XBRL: Impressive in the End, but Long and Slow in the Start
Written by Matt Kelly Posted on January 8, 2009
Matt Kelly is editor-in-chief of Compliance Week, a magazine and online newsletter on corporate governance, risk, and compliance. Prior to his role at Compliance Week, Kelly was a reporter and contributor on corporate compliance and technology issues for magazines such as Time, Boston Business Journal, eWeek, and numerous other publications.
Well, after three years of hype and months of irritated anticipation, the XBRL community finally has what it wanted: an order from the U.S. Securities and Exchange Commission that mandates use of XBRL technology in financial statements.
Somehow, though, I suspect the revolution will be neither tagged nor televised.
I applaud the SEC for adopting an idea that’s noble in theory.
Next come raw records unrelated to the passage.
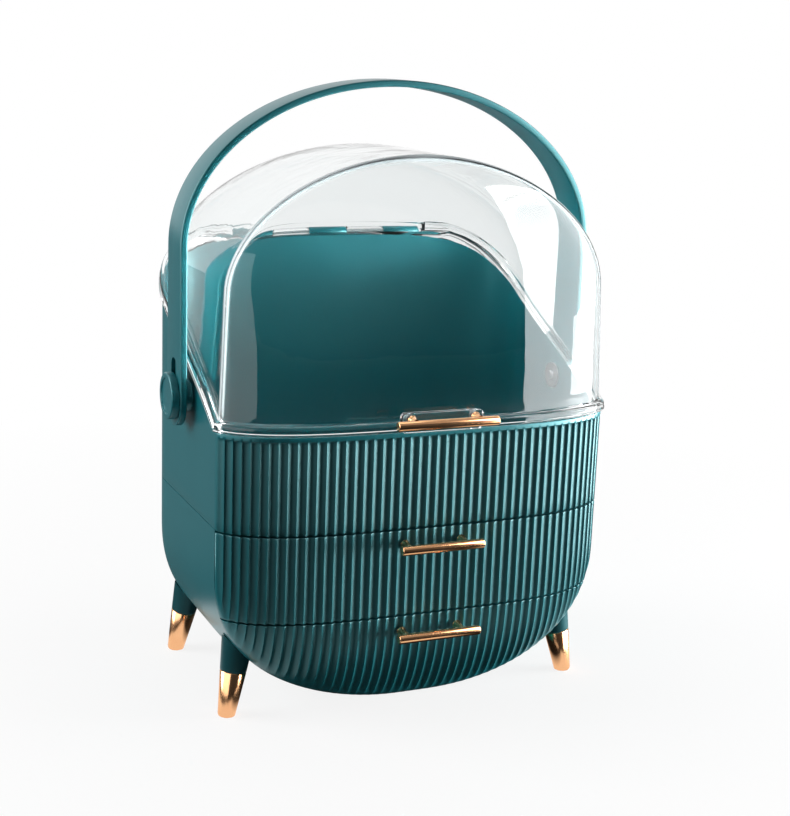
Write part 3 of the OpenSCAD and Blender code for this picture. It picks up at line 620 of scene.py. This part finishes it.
# ribbed panel between two heights: the bow less its flutes, on columns that each stand at one x, so
# that the ribs run on from panel to panel; behind it is a hollow with a wall all round
def makeFront(word, low, high, rowPower):
    wideTop = float(bellyHalf(high))
    columns = ribColumns[np.abs(ribColumns) < wideTop - 0.01]
    columns = join([[-wideTop], columns, [wideTop]])
    bottom = np.maximum(low, bellyEdge(columns))
    bottom[[0, -1]] = high
    steps = np.linspace(0, 1, fronts["rows"]) ** rowPower
    angles = np.radians(np.linspace(0, 90, 5))
    span = np.maximum(high - bottom, 1e-6)
    e = np.minimum(fronts["edge"], span * 0.2)

    def frontY(z, insetY, x=columns, grow=0.0):
        t = np.abs(x) / np.maximum(bellyHalf(z, grow=grow), 1e-6)
        depth = bowAt(z, grow) * flatEnd(t, case["bowPower"], case["bowEnd"])
        fade = np.clip(depth / ribs["fadeDepth"], 0, 1)
        fade = fade * np.clip((z - bellyEdge(x)) / ribs["fadeEdge"], 0, 1)
        mark = ribGroove(x) * fade if grow == 0 else 0 * x
        depth = np.maximum(0, depth - mark * ribs["depth"] - insetY)
        return -cornerY - depth, mark

    rows, marks = [], []

    def add(x, y, z, mark=0.0):
        rows.append(np.stack([x, y, z + 0 * x], 1))
        marks.append(mark + 0 * x)

    cut = bottom <= low + 0.01  # where the panel is cut level its lower edge is rounded, as its top is
    levels = [(bottom + e * (1 - math.cos(a)) * cut + span * 1e-4 * a, e * (1 - math.sin(a)) * cut)
              for a in angles[:-1]]
    levels += [(bottom + e * cut + (span - e - e * cut) * s, 0) for s in steps]
    levels += [(high - e * (1 - math.sin(a)), e * (1 - math.cos(a))) for a in angles[1:]]
    for z, inset in levels:
        y, mark = frontY(z, inset)
        add(columns, y, z, mark)
    back = fronts["back"] + 0 * columns
    add(columns, back, high)
    wall = case["frontWall"]
    hollowHigh, shrink = high - wall, 1 - wall
    inner = columns * float(bellyHalf(hollowHigh, grow=shrink)) / wideTop
    innerLow = np.minimum(np.maximum(low + wall, bellyEdge(inner, grow=shrink)), hollowHigh)
    add(inner, back, hollowHigh)
    for s in np.linspace(1, 0, fronts["hollowRows"]) ** rowPower:
        z = innerLow + (hollowHigh - innerLow) * s
        add(inner, frontY(z, fronts["hollowIn"], inner, shrink)[0], z)
    add(inner, back, innerLow)
    add(columns, back, bottom)
    shell = np.array(rows), gridQuads(len(rows), len(columns), wrapRows=True)
    # the groove attribute holds the flute depth, which the ribbed material uses for painted shade in the
    # flute bottoms
    makePiece(word + "_front", [shell], word + "_drawer", tealRibbed,
              [word + "_drawer_front"], 50, {"groove": join(marks)})


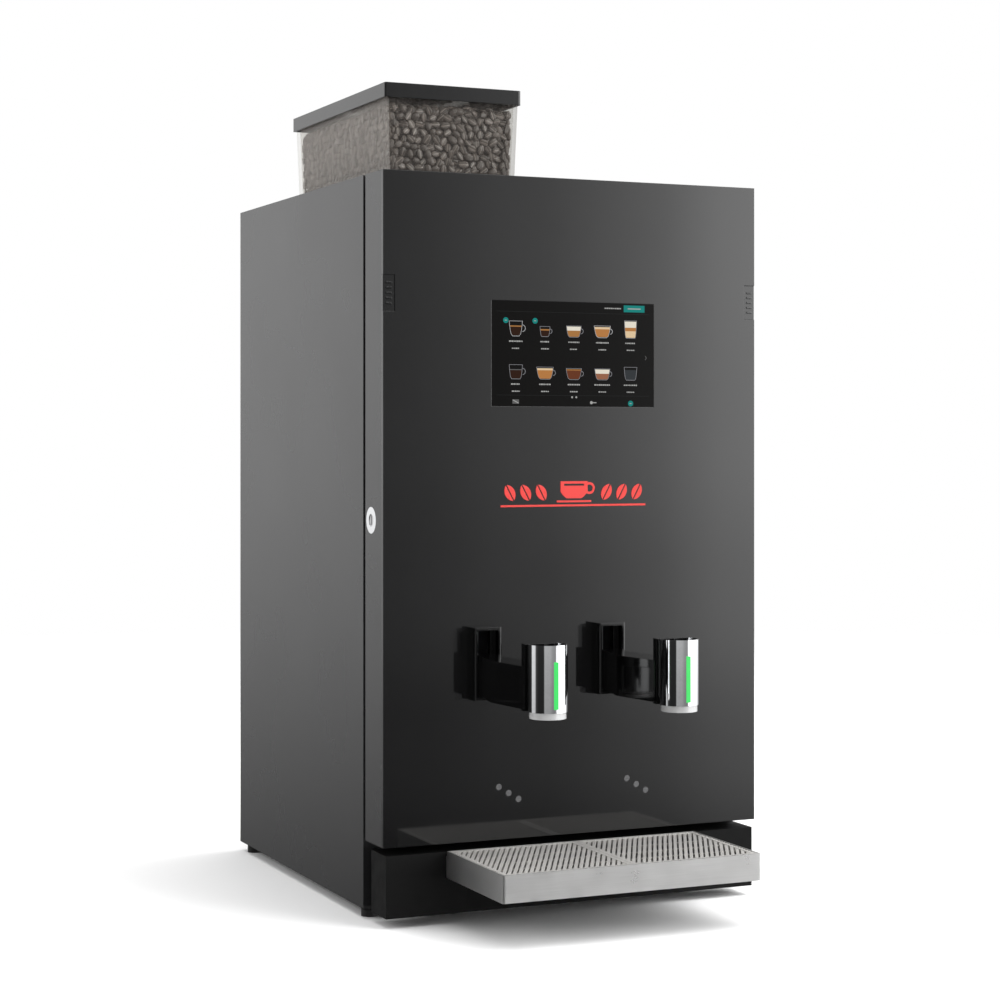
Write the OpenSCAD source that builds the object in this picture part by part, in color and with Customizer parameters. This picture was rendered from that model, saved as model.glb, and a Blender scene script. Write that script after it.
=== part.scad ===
// Table-top bean-to-cup coffee vending machine.
// x is centred and runs to the right, y runs from front to back, z = 0 is the surface it stands on.
// Inside the modules y = 0 is the front of the door, and place() puts the whole machine on the origin.

/* [Cabinet] */
// Width of the cabinet and of the door
cabinet_w = 410; // [400:1:500]
// Depth of the cabinet behind the door
cabinet_d = 403; // [385:1:500]
// Height of the cabinet without its feet
cabinet_h = 720; // [700:1:880]
// Thickness of the sheet steel panels
sheet = 2; // [1.2:0.1:2.5]
// Height of the levelling feet
foot_h = 10; // [8:0.5:14]
// Radius of a foot's pad
foot_r = 8.5; // [7:0.1:11]
// Distance of the feet from the cabinet's sides
foot_inset = 12; // [11.5:0.5:30]
// Depth of the service space in front of the bulkhead
service_d = 194; // [190:1:230]
// Height of the plinth's top above the cabinet's bottom
plinth_h = 60.3; // [56:0.1:66]
// Depth of the plinth
plinth_d = 40; // [36:0.5:44]

/* [Door] */
// Thickness of the door with its glass
door_t = 48.5; // [44:0.1:60]
// Gap between the door and the cabinet
door_seam = 6; // [5:0.1:8]
// Gap between the door and the plinth
door_gap = 7.9; // [6:0.1:12]
// Thickness of the glass
glass_t = 5; // [4:0.1:8]
// Width of the touch screen
screen_w = 179; // [150:1:225]
// Height of the touch screen
screen_h = 104; // [90:1:130]
// Height of the screen's lower edge above the cabinet's bottom
screen_z = 493.2; // [440:0.1:520]
// Distance of the screen's middle to the left of the door's middle
screen_shift = 1.9; // [0:0.1:10]
// Width of the grip inserts at the door's edges
clip_w = 12; // [9:0.5:16]
// Height of the grip inserts
clip_h = 35; // [25:0.5:50]
// Height of the grip inserts' lower edge above the cabinet's bottom
clip_z = 584; // [560:1:620]
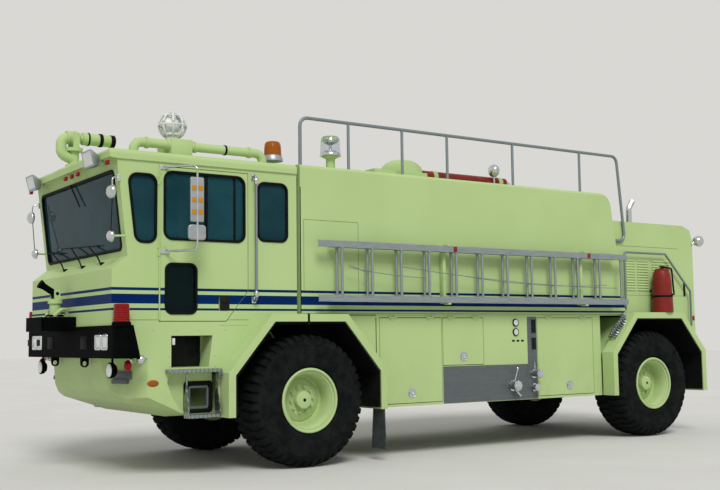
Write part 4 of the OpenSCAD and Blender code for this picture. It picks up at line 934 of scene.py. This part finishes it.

When I first started paying heed to XBRL in 2005, I dismissed it as a highfalutin IT dream with little real consequence to investors. Three years later, I stood corrected; once XBRL reader software was produced, I could see that it had some mighty attractive features and capability — but it still seemed to have little consequence to investors.
I tend to divide the investor community into two camps: the individuals who shout about stocks on eTrade and track their portfolios on Quicken software, and the professionals who do all manner of secretive analysis before making block purchases. And in three years of reporting about XBRL, I’ve heard nobody in either camp demand that companies start publishing financial data in XBRL. At best they’re enamored of the idea once I explain how XBRL works, but that’s where it begins and ends.
On the corporate side, executives’ attitudes have shifted in the last 12 months from a cynical skepticism to something like a benign curiosity. Now that companies have had several months to study the SEC’s mandate, few say they can’t achieve compliance; they just don’t feel much urgency to do, beyond the SEC telling them to comply. All those sessions at XBRL International conferences touting the wonders of interactive data for internal reporting and operations? Not on anyone’s radar screens, especially in these cost-conscious times. The SEC has mandated XBRL filings, so companies will prepare their reports, stick some XBRL instance documents at the end of their filings, and be done with it.
None of this is to say I expect XBRL to die on the vine. On the contrary, I believe XBRL is a technology with amazing potential. I believe the SEC mandate — phasing in XBRL over three years, with the largest 500 public companies going first — is a prudent approach, and one that large U.S. companies will certainly be able to handle by 2010.
But we’d all do well to remember 1993, when the techno-geeks in Corporate America started chirping that we all needed to create these newfangled things called “websites.” It took 10 years for companies to digest the full potential of websites and stamp them onto the corporate DNA from Day 1. (Lots of companies still haven’t managed that, come to think of it.) We should expect a similar adoption curve here: impressive in the end, but long and slow in the start.